One of the day hikers sprints up to the shelter and looks inside to assess the free space; there is none. Water pours off the bill of his ball cap. He returns to help his companions, who are trying to raise their collapsed tent. We hear them shouting at each other over the rain, and yet there is laughter mixed with the shouts: "Whose dumb-ass idea was this!"

My clothes are not a drop drier than when I hung them up last night. It is still raining in the morning, and light, misty rain comes like breezes during the day. Everything is wet. I am wet from contact with the underbrush and from sweating in the humid air. The first eight miles of my hike are fairly level, bumping only slightly up and down along the ridge. The spongy wet soil tugs at my shoes.
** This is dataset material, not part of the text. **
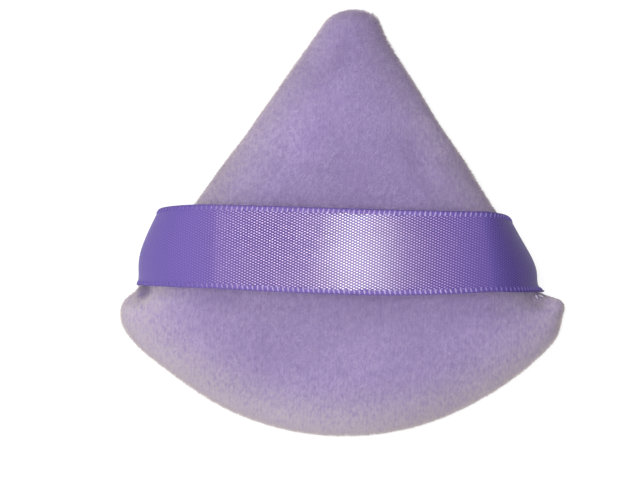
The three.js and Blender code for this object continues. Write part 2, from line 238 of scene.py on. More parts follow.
def add_node(tree, kind, links=None, **values):
    """Adds a node with its settings, and links or sets its inputs by name or number.

    A node that is given for an input is linked by the first of its outputs that is in use.
    """
    made = tree.nodes.new(kind)
    for key, value in values.items():
        setattr(made, key, value)
    for socket, value in (links or {}).items():
        if isinstance(value, bpy.types.Node):
            value = next(output for output in value.outputs if output.enabled)
        if isinstance(value, bpy.types.NodeSocket):
            tree.links.new(value, made.inputs[socket])
        else:
            made.inputs[socket].default_value = value
    return made


def emptied(owner):
    """Clears the node tree of a material or a world. Returns the function that adds nodes to it."""
    owner.use_nodes = True
    owner.node_tree.nodes.clear()
    return functools.partial(add_node, owner.node_tree)


def new_material(name):
    material = bpy.data.materials.new(name)
    return material, emptied(material)


def rgba(colour, share=1.0):
    """A colour as a socket takes it, dimmed to a share of its light."""
    return (*(c * share for c in colour), 1.0)


# The pad's form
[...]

Privies are much more common here than they are in the south. There is one at every shelter, and they are more uniform. Most have the time-honored outhouse design with four wooden walls, a slant of a roof, and a crescent moon cut into the door. Many have chicken wire wrapped around the bottom three feet of the walls to keep porcupines from eating the wood. The privy at Congdon Shelter is one of these. Poems and jokes are written on the interior walls. Among them is this truism: "Spam is even harder and heavier to carry in your belly than in your pack."
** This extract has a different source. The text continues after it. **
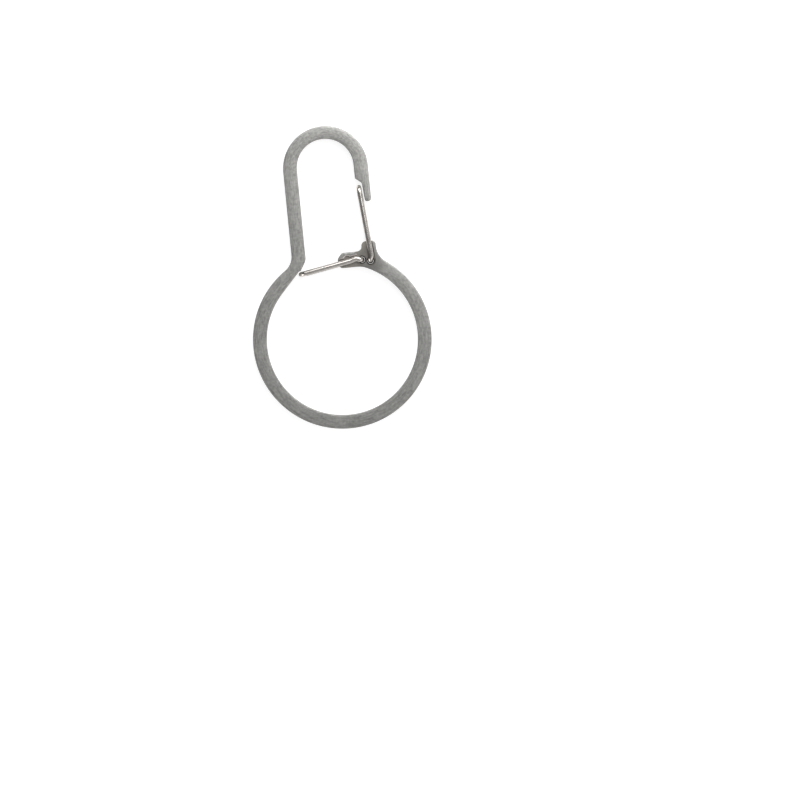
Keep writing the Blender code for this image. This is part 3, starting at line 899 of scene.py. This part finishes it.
def finish_metal(nodes, shader, colour, roughness, relief, strength, height):
    """Give a metal its colour, roughness and relief."""
    bump = nodes.add("Bump", {"Strength": strength, "Distance": height, "Height": relief})
    set_inputs(nodes, shader, Base_Color=colour, Metallic=1.0)
    set_inputs(nodes, shader, Roughness=roughness, Normal=bump.outputs[0])


def round_grain(nodes, place, centre):
    """Streaks that run round a centre."""
    arm = nodes.vector("MULTIPLY", nodes.vector("SUBTRACT", place, (*centre, 0)), (1, 1, 0))
    radius = nodes.measure("LENGTH", arm)
    unit = nodes.vector("NORMALIZE", arm)
    around = nodes.vector("MULTIPLY", unit, (RING_OUTER_RADIUS * GRAIN_ALONG,) * 3)
    depth = nodes.math("MULTIPLY", nodes.split(place)[2], GRAIN_ACROSS)
    outward = nodes.multiply_add(radius, GRAIN_ACROSS, depth)
    return nodes.noise(nodes.vector("ADD", around, nodes.join(0, 0, outward)), *GRAIN_NOISE)


def straight_grain(nodes, place):
    """Streaks that run along the spine."""
    stretched = nodes.vector("MULTIPLY", place, (GRAIN_ACROSS, GRAIN_ALONG, GRAIN_ACROSS))
    return nodes.noise(stretched, *GRAIN_NOISE)


def bar_grain(nodes, place):
    """Streaks that follow the ring, the spine and the hook."""
    height = nodes.split(place)[1]
    lower = nodes.ramp(height, *WAIST_GRAIN_STEP)
    hook_start, hook_end = (HOOK_CENTRE.y + side * HOOK_GRAIN_HALF_STEP for side in (-1, 1))
    upper = nodes.ramp(height, hook_start, hook_end)
    low = nodes.blend(lower, round_grain(nodes, place, RING_CENTRE), straight_grain(nodes, place))
    return nodes.blend(upper, low, round_grain(nodes, place, HOOK_CENTRE))


def satin_steel():
    """Tumbled sheet steel: fine streaks, soft mottling, dull rims and walls, painted shade on the
    recess floors and in the hole mouths, and darker patches near the clip gate's hinge.
    """
    material, nodes, shader = new_material("satin_steel")
    coordinates = nodes.add("TexCoord", {})
    place = coordinates.outputs["Object"]
    up = nodes.math("ABSOLUTE", nodes.split(coordinates.outputs["Normal"])[2])
    height = nodes.math("ABSOLUTE", nodes.split(place)[2])
    streaks = bar_grain(nodes, place)
    mottle = nodes.noise(place, *MOTTLE_NOISE)
    fine = nodes.noise(place, *FINE_NOISE)
    clouds = nodes.noise(place, *CLOUD_NOISE)

    face = nodes.ramp(up, *FACE_TILT)
    wall = nodes.ramp(up, *WALL_TILT)
    rim = nodes.math("SUBTRACT", 1.0, nodes.math("MAXIMUM", face, wall))
    recess = nodes.math("MULTIPLY", face, nodes.ramp(height, *RECESS_HEIGHT))

    shade = nodes.math("MULTIPLY", streaks, STREAK_SHARE)
    shade = nodes.multiply_add(mottle, MOTTLE_SHARE, shade)
    shade = nodes.multiply_add(clouds, CLOUD_SHARE, shade)
    metal = nodes.tint(nodes.ramp(shade, *SHADE_STEP), STEEL_DARK, STEEL_LIGHT)
    metal = nodes.coat(metal, wall, *WALL_COAT)
    # Painted shade: the recess floors get a warm darker coat, as shade in the recesses
    metal = nodes.coat(metal, recess, *RECESS_PAINTED_SHADE)
    metal = nodes.coat(metal, rim, *RIM_COAT)
    # Darker in patches near the clip gate's hinge
    from_hinge = nodes.measure("DISTANCE", place, (*PIVOTS["clip_gate"], 0))
    patches = nodes.ramp(mottle, *HINGE_DARK_PATCH_STEP, *HINGE_DARK_PATCH_SHARES)
    hinge_darkening = nodes.math("MULTIPLY", nodes.ramp(from_hinge, *HINGE_DARK_REACH), patches)
    metal = nodes.coat(metal, hinge_darkening, *HINGE_DARK_COAT)
    # Painted shade: the sloped mouths of the hinge holes are tinted near black
    mouth = nodes.math("MULTIPLY", rim, nodes.ramp(height, WEB_HALF, WEB_HALF - MOUTH_SHADE_FADE))
    metal = nodes.tint(mouth, metal, MOUTH_SHADE_COLOUR)

    rough = nodes.blend(fine, *FACE_ROUGHNESS)
    rough = nodes.blend(wall, rough, WALL_ROUGHNESS)
    rough = nodes.blend(nodes.math("MULTIPLY", rim, RIM_COAT[0]), rough, RIM_ROUGHNESS)
    finish_metal(nodes, shader, metal, rough, nodes.average(streaks, fine), *STEEL_BUMP)
    return material


def worn_lip():
    """The recess's lip, rubbed by the gate, with a painted highlight in its bright, warm base
    colour.
    """
    material, nodes, shader = new_material("worn_lip")
    place = nodes.add("TexCoord", {}).outputs["Object"]
    patches = nodes.noise(place, *LIP_NOISE)
    # Painted highlight: a near-white warm base colour on the lip, over its rubbed wear
    metal = nodes.tint(nodes.ramp(patches, *LIP_PATCH_STEP), LIP_HIGHLIGHT_DARK, LIP_HIGHLIGHT_LIGHT)
    rough = nodes.ramp(patches, *LIP_PATCH_STEP, *LIP_ROUGHNESS)
    finish_metal(nodes, shader, metal, rough, patches, *LIP_BUMP)
    return material


def polished_wire(name, gate):
    """Drawn round wire, with painted shade on its flanks and, a little, on its legs, so that its
    crowns and its tip stay brighter as a painted highlight.
    """
    material, nodes, shader = new_material(name)
    coordinates = nodes.add("TexCoord", {})
    place = coordinates.outputs["Object"]
    up = nodes.math("ABSOLUTE", nodes.split(coordinates.outputs["Normal"])[2])
    turned = nodes.turned(place, -gate.heading)
    stretched = nodes.vector("MULTIPLY", turned, DRAW_LINES)
    lines = nodes.noise(stretched, *GRAIN_NOISE)
    patches = nodes.noise(place, *WIRE_NOISE)
    tip = gate_tip(gate).dot(direction(gate.heading))
    tip_start, tip_end = (tip - share * LEG_HEIGHT for share in TIP_HIGHLIGHT_SHARES)
    before_tip = nodes.ramp(nodes.split(turned)[0], tip_start, tip_end)
    # Painted shade: the wire's steep flanks are darkened, except at its tip
    flank = nodes.math("MULTIPLY", nodes.ramp(up, *FLANK_TILT), before_tip)
    metal = nodes.tint(nodes.ramp(patches, *WIRE_PATCH_STEP), WIRE_DARK, WIRE_LIGHT)
    # Painted shade on the legs, so that the tip stands out as a painted highlight
    metal = nodes.coat(metal, before_tip, *LEG_PAINTED_SHADE)
    metal = nodes.coat(metal, flank, *FLANK_PAINTED_SHADE)
    rough = nodes.ramp(nodes.average(lines, patches), *UNEVEN_STEP, *WIRE_ROUGHNESS)
    rough = nodes.blend(flank, rough, FLANK_ROUGHNESS)
    finish_metal(nodes, shader, metal, rough, lines, *WIRE_BUMP)
    return material


def make_floor():
    """A pale table that the carabiner lies on, white to the camera and to reflections."""
    bpy.ops.mesh.primitive_plane_add(size=FLOOR_SIZE, location=(0, 0, CAD_BOX[0][2] - FLOOR_DROP))
    floor = bpy.context.object
    floor.name = "table"
    material, nodes, shader = new_material("pale_table")
    path = nodes.add("LightPath", {})
    seen = nodes.math("MAXIMUM", path.outputs["Is Camera Ray"], path.outputs["Is Glossy Ray"])
    seen = nodes.math("MAXIMUM", seen, path.outputs["Is Transmission Ray"])
    glow = nodes.math("MULTIPLY", seen, FLOOR_GLOW)
    set_inputs(nodes, shader, Base_Color=FLOOR_COLOUR, Roughness=FLOOR_ROUGHNESS)
    set_inputs(nodes, shader, Emission_Color=WHITE, Emission_Strength=glow)
    floor.data.materials.append(material)


def make_world():
    """A soft room, a little brighter on one side."""
    world = bpy.data.worlds.new("soft_room")
    world.use_nodes = True
    bpy.context.scene.world = world
    nodes = Nodes(world.node_tree)
    looking = nodes.add("TexCoord", {}).outputs["Generated"]
    bright = direction(WORLD_BRIGHT_DEG - PHOTO_ROLL_DEG)
    facing = nodes.measure("DOT_PRODUCT", looking, (*bright, 0))
    level = nodes.multiply_add(facing, WORLD_TILT, WORLD_LEVEL)
    background = world.node_tree.nodes["Background"]
    nodes.tree.links.new(level, background.inputs["Strength"])
    background.inputs["Color"].default_value = WHITE


def make_light(box):
    """A soft box that faces the middle of the table."""
    light = bpy.data.lights.new(box.name, "AREA")
    light.shape = "RECTANGLE"
    light.size, light.size_y = box.size
    light.energy = box.watts
    lamp = add_object(box.name, light)
    level = direction(box.photo_deg - PHOTO_ROLL_DEG) * math.cos(math.radians(box.height_deg))
    away = Vector((*level, math.sin(math.radians(box.height_deg))))
    lamp.location = away * box.distance
    lamp.rotation_euler = away.to_track_quat("Z", "Y").to_euler()


def make_camera():
    """Straight above the middle of the photo, turned by its roll."""
    data = bpy.data.cameras.new("camera")
    camera = add_object("camera", data)
    middle = Vector((PHOTO_WIDTH_PX / 2, PHOTO_WIDTH_PX / 2)) - ORIGIN_PX
    across = Vector((middle.x, -middle.y)) * MM / PX_PER_MM
    roll = -math.radians(PHOTO_ROLL_DEG)
    place = Matrix.Rotation(roll, 2) @ across
    camera.location = (*place, CAMERA_HEIGHT)
    camera.rotation_euler = (0, 0, roll)
    data.sensor_width = SENSOR_WIDTH_MM
    data.lens = SENSOR_WIDTH_MM * (CAMERA_HEIGHT - PLATE_TOP) / (PHOTO_WIDTH_PX * MM / PX_PER_MM)
    data.clip_start = CAMERA_CLIP_START
    bpy.context.scene.camera = camera


def stand_for(piece, node):
    """Let a remade piece stand for its node, on that node's body."""
    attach(piece, node)
    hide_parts(node)


make_camera()
make_world()
make_floor()
for soft_box in SOFT_BOXES:
    make_light(soft_box)
stand_for(make_plate((satin_steel(), worn_lip())), "frame")
for gate in (clip_gate(), divider_gate()):
    wire = make_gate(gate, polished_wire(gate.name + "_metal", gate))
    stand_for(wire, gate.name)

bpy.context.scene.view_settings.view_transform = "Standard"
The descent to Vermont Route 9 is a hazardous, steep, and wet field of rocks. There is a concession trailer parked at the trailhead. I plop down in a folding chair and eat three hamburgers. The woman who owns and operates the lunch wagon sits with me and tells me how the rules of operation are ambiguous. Sometimes she is here; sometimes the police come and run her off. I am not much for conversation, sitting idle, enervated by the rain, my mud-soaked shoes, the general filth of my person and all my gear. It is not often that I am so bothered by being "dirty" on this trip. Most of the time I wash myself and my clothes when I have the opportunity, not because I am compelled by discomfort. Now I decide to create the opportunity to get clean. The road where I sit leads into the town of Bennington. I stick out my thumb, and in moments a pickup truck pulls over.